John Abraham in Pathaan. (Screengrab from trailer)
Do you write the action sequences as they play out on screen in the screenplay itself? Or is a lot of the action changed and improvised later?
I write every action beat but what you see on screen is not necessarily what I wrote. In many places, Sid or Adi or the action choreographers would have better ideas.
For example, in Khakee, I wrote all the action as I could imagine that world very clearly. In this world, Sid and Adi were, like, let’s freak out, such as the two-building heist scene. But, yes, it is very important to write the action beats properly.
A good action sequence is like a good tennis match. Your beats in the film ultimately may not be the same but the emotion behind the action has to be on-point: What does the hero want? What does the villain want? How will the hero foil that? What is the villain’s counterfoil? What does the hero have up his sleeve to counter that?
You are the ‘mentor writer’ for the YRF Spy Universe. What does that entail?
Very courteous of Adi Chopra to put it that way but remember, the concept is fully his. He is the link between all the films in the series, starting from Ek Tha Tiger in 2012 to films down the line when I may not be there. I came in only during War and I am writing Tiger 3 and developing more.
Adi has certain ideas, plans, ambitions. I am helping him get that done to the best of my ability. If I feel incapable, I’ll look for other talent who can work independently or work as a bouncing board or a member. Tomorrow, we may want to make a personal story of a spy, for which Jaideep Sahni is great. The Spy Universe won’t end if I suddenly have, say, a heart attack.
You mentioned succeeding and failing in your career. In 2004, you wrote Rajkumar Santoshi’s acclaimed superhit ‘Khakee’, starring Amitabh Bachchan, as an older, grizzled version of his policeman character from ‘Zanjeer’. Just two years later, Santoshi’s ‘Family: Ties of Blood’, also written by you, and starring Bachchan, flops.
Many a slip twixt cup and lip. You can only write what you intended to do right but you can’t predict the outcome. Anybody saying they know how the script will end up being on screen is being delusional.
Now, Khakee was written by me and Santoshi's Family was written by me, Santoshi, Tigmanshu Dhulia, Rajat Arora and Shaktimaan, who was coming straight off a blockbuster, Gadar. Somehow, we managed to cancel each other out.
Success and failure is not in my control.

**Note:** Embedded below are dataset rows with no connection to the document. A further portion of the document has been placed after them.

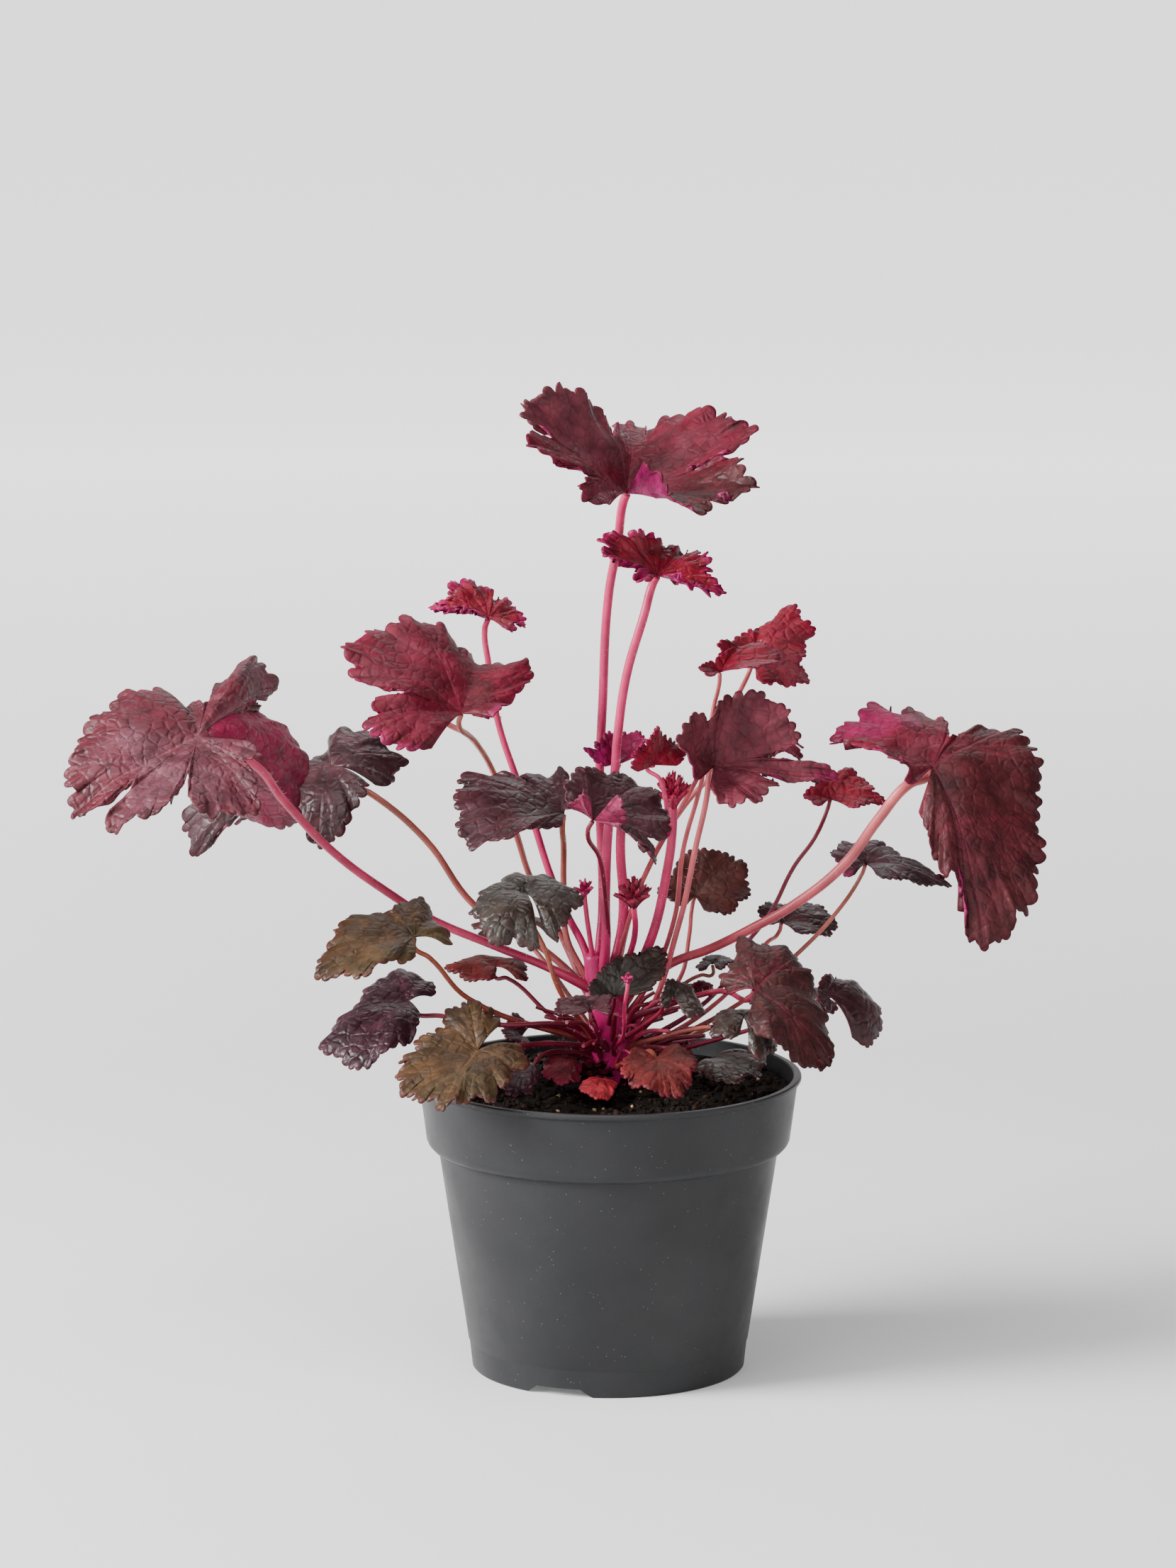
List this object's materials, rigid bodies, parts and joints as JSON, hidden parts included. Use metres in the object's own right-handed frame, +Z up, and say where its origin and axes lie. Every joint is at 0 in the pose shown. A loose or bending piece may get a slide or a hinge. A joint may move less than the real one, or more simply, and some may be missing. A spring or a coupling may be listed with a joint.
{
  "type": "heuchera plant in a nursery pot",
  "caption": "Young leafy perennial with lobed, waved burgundy leaves on pink stalks, growing from a magenta crown in a round tapered charcoal plastic pot of dark peat.",
  "frame": {"origin": "centre of the pot's underside, on the plane that it rests on", "axes": "+Z up out of the pot, -Y towards the viewer of the picture, +X to the viewer's right"},
  "size_m": [0.3257, 0.1876, 0.3336],
  "materials": {
    "pot_plastic": "satin moulded plastic with fine dust",
    "peat": "rough damp peat with bark crumbs",
    "stalk_pink": "soft fleshy stalk with fine hairs",
    "leaf_burgundy": "soft satin leaf with raised veins",
    "leaf_red": "young crinkled leaf, satin",
    "leaf_mauve": "soft satin leaf with a pale bloom",
    "leaf_dark": "glossy dark leaf",
    "leaf_green_dark": "glossy green-black leaf",
    "leaf_olive_dark": "older leaf, dark olive and satin",
    "leaf_brown_red": "soft satin leaf",
    "leaf_coral": "young leaf, bright and satin",
    "leaf_dark_red": "young leaf, satin",
    "leaf_olive": "older leaf, olive brown and satin",
    "leaf_purple_dark": "glossy purple-black leaf",
    "leaf_magenta": "tight young leaf, satin",
    "bud_magenta": "tight young bud, satin"
  },
  "bodies": {
    "root": {"pot": "pot_plastic", "soil": "peat", "crown": "stalk_pink", "leaf_top": "leaf_burgundy", "leaf_top_young": "leaf_red", "leaf_young_left": "leaf_red", "leaf_left_high": "leaf_burgundy", "leaf_far_left": "leaf_mauve", "leaf_left_back": "leaf_dark", "leaf_mid_left": "leaf_dark", "leaf_mid_right": "leaf_dark", "leaf_low_left": "leaf_green_dark", "leaf_right_high": "leaf_red", "leaf_right_small": "leaf_red", "leaf_right_mid": "leaf_burgundy", "leaf_right_low_back": "leaf_olive_dark", "leaf_far_right": "leaf_burgundy", "leaf_right_young": "leaf_red", "leaf_right_side": "leaf_dark", "leaf_right_low": "leaf_dark", "leaf_front_right": "leaf_burgundy", "leaf_right_curled": "leaf_dark", "leaf_green_right": "leaf_green_dark", "leaf_green_crown": "leaf_green_dark", "leaf_dark_curl": "leaf_green_dark", "leaf_edge_small": "leaf_dark", "leaf_front_round": "leaf_brown_red", "leaf_coral": "leaf_coral", "leaf_soil_left": "leaf_dark_red", "leaf_front_left": "leaf_olive", "leaf_left_low": "leaf_olive", "leaf_left_dark": "leaf_purple_dark", "leaf_left_small": "leaf_brown_red", "leaf_purple_small": "leaf_purple_dark", "leaf_shoot_cup": "leaf_magenta", "leaf_shoot_red": "leaf_red", "leaf_red_small": "leaf_dark_red", "leaf_grey_edge": "leaf_dark", "leaf_soil_right": "leaf_green_dark", "leaf_soil_purple": "leaf_purple_dark", "leaf_back_left": "leaf_burgundy", "leaf_back_right": "leaf_burgundy", "leaf_back_low_left": "leaf_olive_dark", "leaf_back_low_right": "leaf_dark", "bud_tall": "bud_magenta", "bud_basket": "bud_magenta", "bud_left": "bud_magenta", "bud_low": "bud_magenta"}
  },
  "joints": []
}
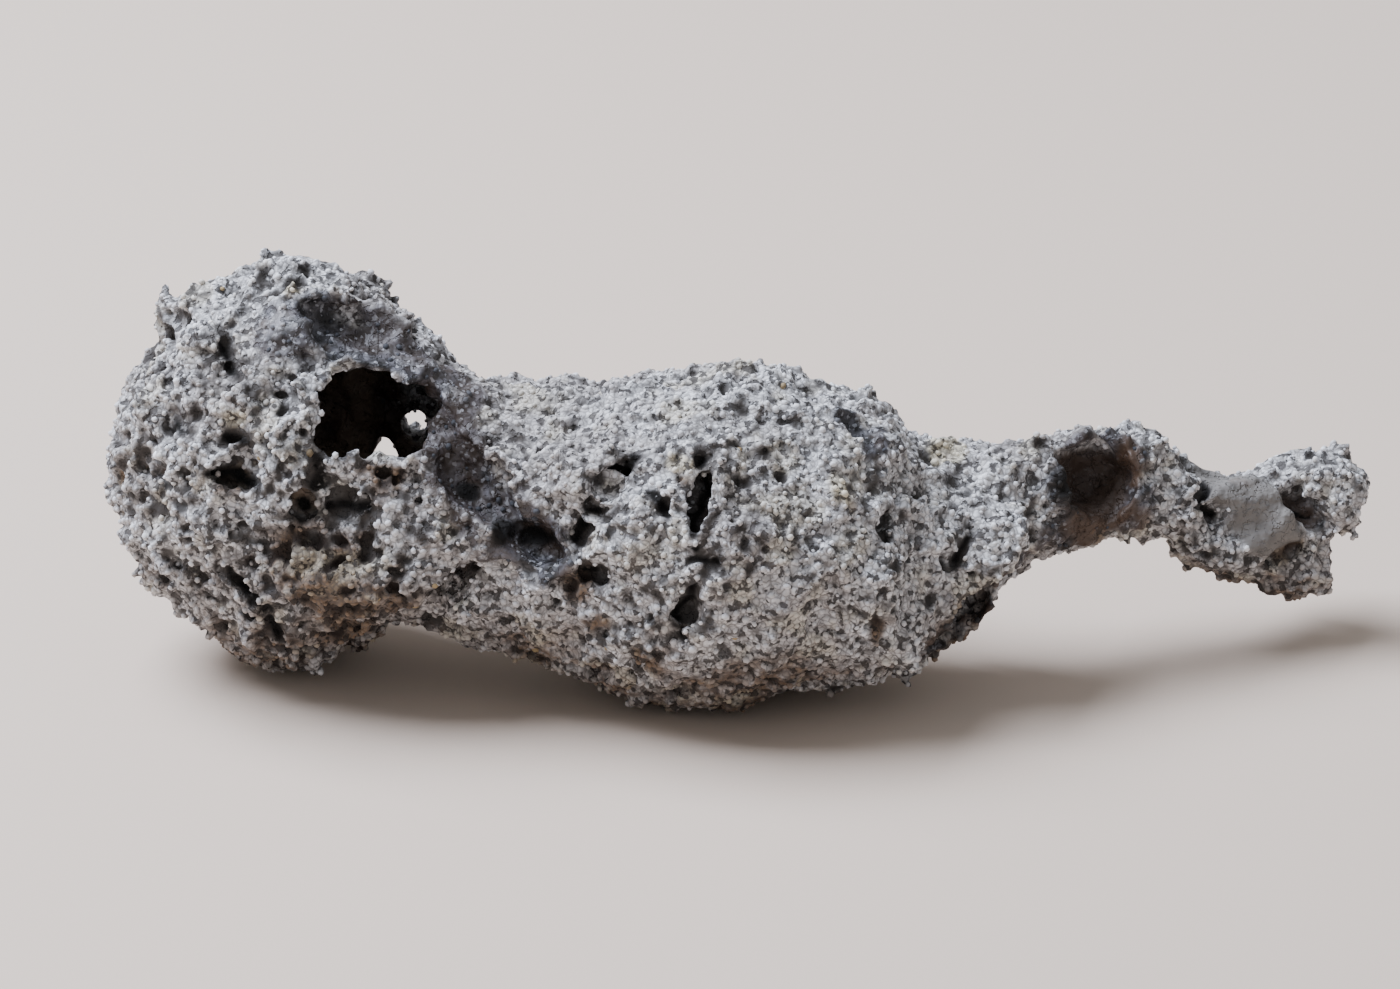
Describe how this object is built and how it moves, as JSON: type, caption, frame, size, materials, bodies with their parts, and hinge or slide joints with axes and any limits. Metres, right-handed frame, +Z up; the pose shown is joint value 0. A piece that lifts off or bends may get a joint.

Only my learning from failure is. When I used to write CID, I would insist on narrating the next day’s episode to the entire unit and getting their feedback. Before shoot, I would ask, what did we get wrong or right in our last episode? I would build on their feedback. Every time I failed, I went back and tried to understand where did I screw up and try to avoid that mistake. Then I make new mistakes.
When I sit to write down today, I find it just as hard as I found it 20 years ago, but I am also just as excited. I look forward to the writing process, not the selling process. I enjoy coming up with stories for timepass. I wonder: five ways to escape a prison, six ways to escape a locked room. I write action scenes for timepass. I imagine an action scene in a fan factory, with fans whirling everywhere. Does that happen really? I don’t know. But I enjoy writing these things to amuse myself.
If you’re in the business, you have to be tough as nails, learn to get hammered, have a thick skin. There was this American screenwriter Tom Benedek who had a garage full of boxes of unmade scripts, something Martin Scorsese could have made, something could have gone to Steven Spielberg. He had a shotgun in that garage. He took those unmade scripts, threw them in the air, and fired his shotgun at them. That became an exhibition in New York: shot by the writer. That’s the attitude you should have.
You are a voracious reader, as followers of your private Instagram account will know. You read a wide range of books: pulp fiction, literary fiction, non-fiction. How important is reading for a screenwriter?
Let me put this crude mathematical formula: 100 kilograms of reading will yield one gram of writing.
Everybody should read. Do you know any other way to live multiple lives and time-travel? You’re depressed? Read. Happy? Read. Lonely? Read. I’m in a business where everybody is always late so I always carry a book with me, or, I’m listening to an audiobook. When you read a book, you are interacting with a great mind you otherwise wouldn’t have access to. Currently, I’m reading journals of Franz Kafka, Patricia Highsmith, Georges Simenon. These they wrote for themselves, not the public.
Now, for an aspiring screenwriter, if you are writing thrillers, you must have read enough thrillers to know where the genre has already been. Many writers are limited by their lack of knowledge. If you want to write a murder mystery, you can’t say you haven’t read Hercule Poirot. Agatha Christie wrote 80 books. You must read in the genre you are attempting.
But don’t read with an agenda. Read for fun. Write for fun. No point in those people advising you online to read five pages, 10 pages a day.
But writing doesn’t only come from films and books. Writing comes from the Brownian motion inside our heads, millions of things hitting each other, from where creativity sparks out. You also need to absorb experiences, meet people, travel. If you don’t have the budget, travel to the next street or the next suburb or the nearest village. You need to have lived a life. I know 80-year-old army veterans who want to write a script but are insecure. I tell them, you have lived a life! Who are we?
I treat life like I am 12 or 14: extremely curious and fascinated. Wherever I go, I meet as many people as I can, talk to them. I don’t take life seriously. I am open to something working, not working. On my Instagram, I only post about books. I joined Twitter to interact with youngsters, but then stopped using it much, as nobody is really interested in books or films or writing, but War and Pathaan. All these will keep coming. You must not get swayed by success, as, anyway, one sees little of it.